I already _have_ 100% positive feedback.  I also usually have the 20% FVF discount, too, because my DSRs are so high.

So far as this particular issue, I'm pretty sure this is _not_ a precedent that I want to set. Because then I do have to decide not only how far back I'm willing to make a sale price retroactive, but what about customers who _didn't_ ask? It should be a secret from them? I can't do that.

My profit margin is almost nil with the sale price, I really don't want to have to give up the profit that I _have_ made...


----------



## therunbunch (Oct 5, 2009)

People pull that crap all the time. Stick to your guns. She bought it for the price she bought it at 2 days ago. It's not your fault that she missed the sale. Tough luck.


----------



## Bonnie L (May 11, 2002)

As therunbunch said, stick to your guns. I used to sell bakery stuff at the farmers market. It surprised me how often people seemed to assume I was doing it just for fun & not for money. And some thought I should meet the prices of mass-produced bread. Gee, whole-grain, hand-made, small-batch bread for $2? Right. :grump:


----------



## Lisa in WA (Oct 11, 2004)

Someone trying to get you to change your pricing to match dissimilar goods is a bit different than someone missing a sale by a couple of days and asking for a price adjustment. Of course, it's Erin's business and the decision is hers and anm internet business is a little different than a local kind of store, but I, personally use good customer service as a huge indicator of whether I'm a return shopper. Whether or not it's a small, independent business or a huge merchant. I can tell you that the businesses I patronize make far more money from my purchases than they lose by doing a price adjustment a couple of times.


----------



## Guest (Nov 23, 2009)

in the economy that we are in everyone is looking for the best deal. i dont know that i would be bent out of shape for somone asking politely, demanding now thats another thing. after having been in customer service for as long as i have i can tell you the person who asks politely always got the better deal from me. people who demanded anything got a polite professional Sorry we cant do that. I saw the comments about return customers and return customers are great but if you are taking a loss everytime on someone you many not want them to come back. We had a department that saved customers when they called to cancel and they had to figure out real fast who was trying to save a few bucks and who was trying to get a freebie. and they got freebie seekers cancelled and off the phone.


----------



## ErinP (Aug 23, 2007)

The only way I could do this would be to come up with some fixed number of days that I would price back to, and then alert every customer who'd been in since then. 

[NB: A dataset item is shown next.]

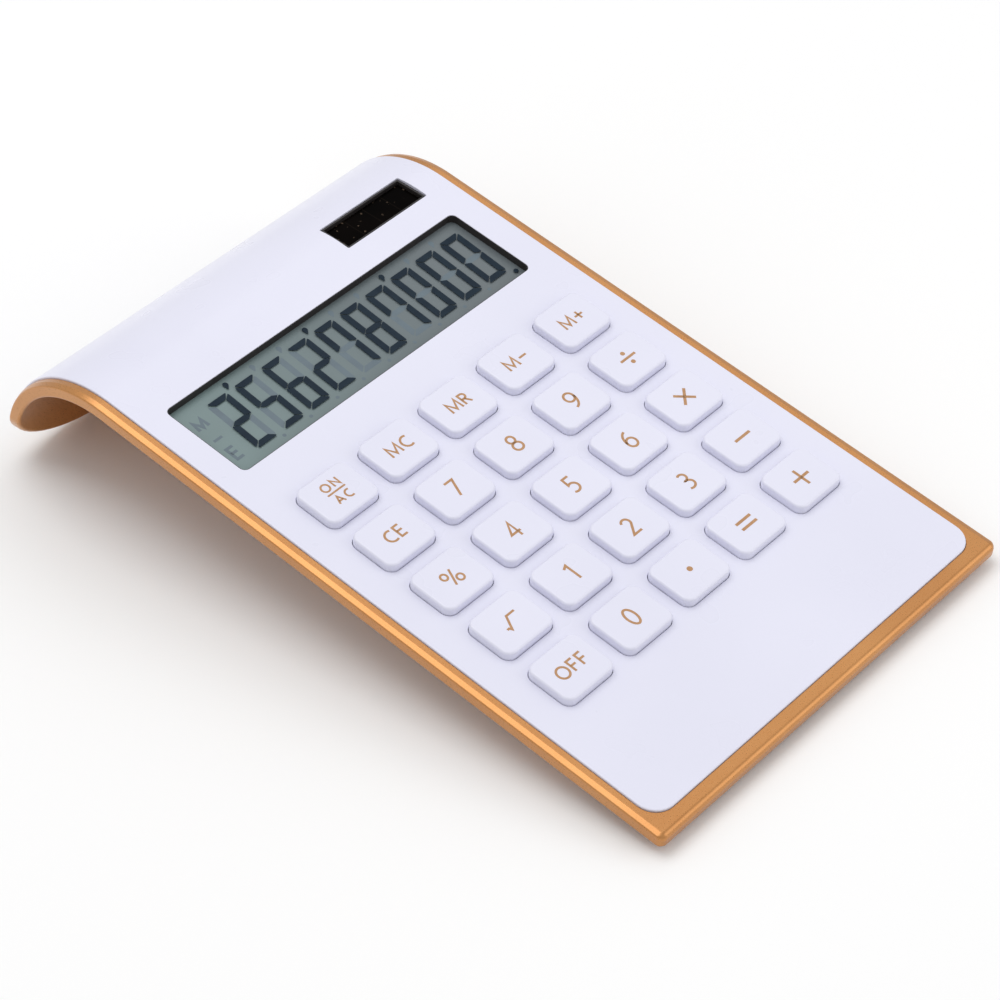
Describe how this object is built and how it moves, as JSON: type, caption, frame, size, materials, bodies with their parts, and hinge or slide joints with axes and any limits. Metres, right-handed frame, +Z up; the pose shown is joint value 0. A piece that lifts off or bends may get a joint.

(Then I'd have to risk the fall-out from anyone who might hear about this who missed that arbitrary cutoff by just one more day...)

Otherwise, I can not grant this to one customer and not _every_ customer. Beyond cost or annoyance, that's just not ethical...


----------



## Mid Tn Mama (May 11, 2002)

I agree you should stick to your guns. Prices go up and down all the time due to demand. Obviously you are lowering your price in order to get rid of inventory. Your decision, her bad luck. 

I would not ask an ebay seller for a discount. It's their business and I must take the risk that I didn't get the best deal when I hit the purchase button.


----------



## furholler (Feb 1, 2005)

"Give someone an inch and they will always want a mile"-dad


----------



## lharvey (Jul 1, 2003)

This is definately a tough one.

To me, and this is just me thinking, that selling on E-Bay is an individual sale.

Even if you have 500 items in your "Store" you are doing it as an individual.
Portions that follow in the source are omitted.